I’m grotesquely shameless. And haunted by a paper cow. How do I interpret this scribbling? I curl up into a towering solitude and begin stimulating forgetfulness with a pillow and a dream.
I awake and open my eyes and consciousness floods into my head. The damage done to our planet is catastrophic and irreversible. It’s not an easy thing to realize. All the words glitter and I ponder their shape. But there’s nothing words can do. It’s like squeezing a sponge. Nothing comes out but what went in. Thinking is a strange activity. I’m the ghost that haunts myself. I carry a lavender barometer and watch mutations take place in a paragraph teeming with equations and crows.
When we returned home the other day there was a man standing on a stepladder eating blackberries. The sweet play of hemlock branches in the breeze. I felt the vibrations of a distant star and got out of the car with a song in my heart and a new temperature to feel unearthed from the treasures of the past.
Robert Plant screaming I can hear it calling me back home in Arcata, California, 1969.
These aren’t the explosives I ordered but they’ll do for the moment.
No edge, however sharp or dull, can escape itself. Sometime you just have to take that leap into the unknown. And the final version of that will be dying. Which goes on all the time. And nobody comes back to talk about it. I find this strange. And more than a little frustrating.
Last week a waitress brought me a blackberry cobbler with a single candle in it. And this taught me something about gratitude.
Sometimes I say things that are the opposite of what I feel. And that leaves me feeling constricted like a shrunken head in control of nothing but soup. A renunciation of instinct can only take you so far. What matters is sincerity. The music of the spheres. Ecology and tea. And that’s when it’s calling me back home.
I don’t understand the universe.

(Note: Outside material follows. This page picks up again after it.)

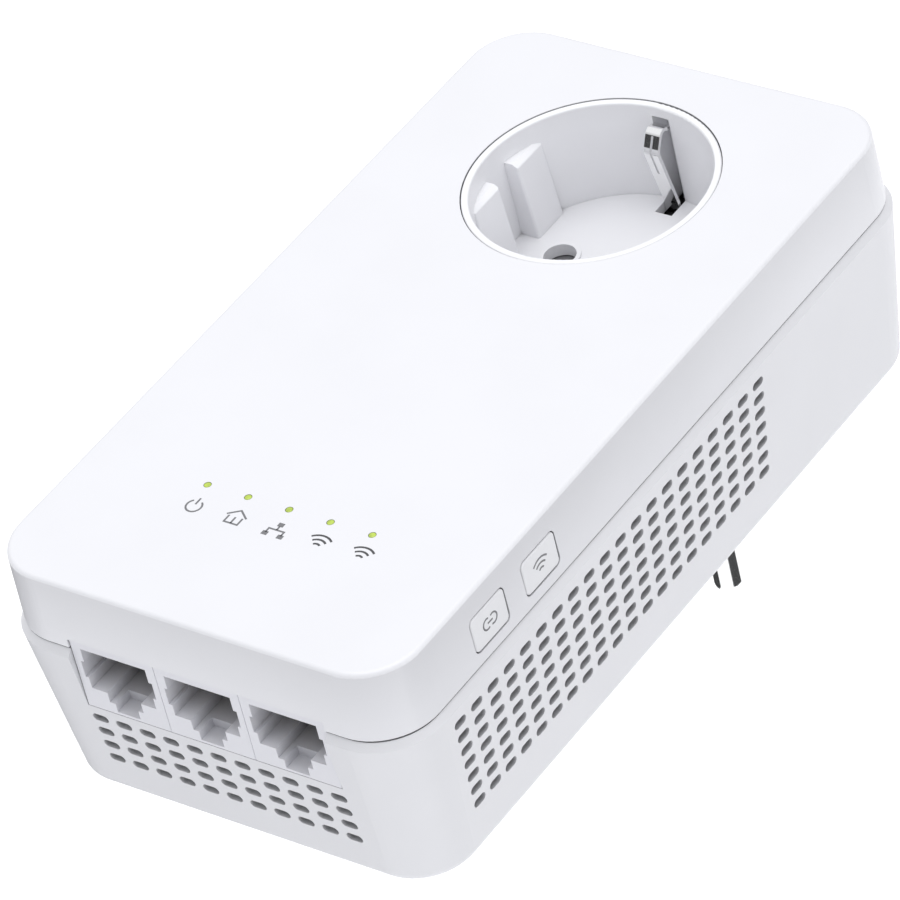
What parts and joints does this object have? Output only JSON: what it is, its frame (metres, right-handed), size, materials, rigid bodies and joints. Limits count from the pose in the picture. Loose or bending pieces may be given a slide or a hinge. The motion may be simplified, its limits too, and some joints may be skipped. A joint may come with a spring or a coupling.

Who brought it here? And where is here? Is here here or somewhere else?
The painters arrived without warning and stomped around in their shoes painting walls that didn’t need painting. They left chewed gum on the sidewalk and buzzsaws in my brain.
Desire is a light. It will show you the way. But you have to let yourself feel it. If you don’t feel it it will feel you and cause havoc to reign. Or dullness and indifference to assume alloys of silver and jade. Beauty is elusive. You can see it without seeing it and feel it without feeling it. But in the end, you’ll find everything hemmed with dark matter and subatomic particles coughing up record players.
It’s nice to see vinyl making a comeback.
This is the life I lead: a joker in an irrational orbit still trying to unveil chaos to see how the ratatouille might improve with a little more sage and hallucination. As Karen Carpenter used to say, the money is in the basement. The point of almond isn’t ecstasy it’s motocross. The Being for whom Being is a question is a whereabouts not a will-o-the-wisp.
Shall I just come out and say it? I love the smell of rain.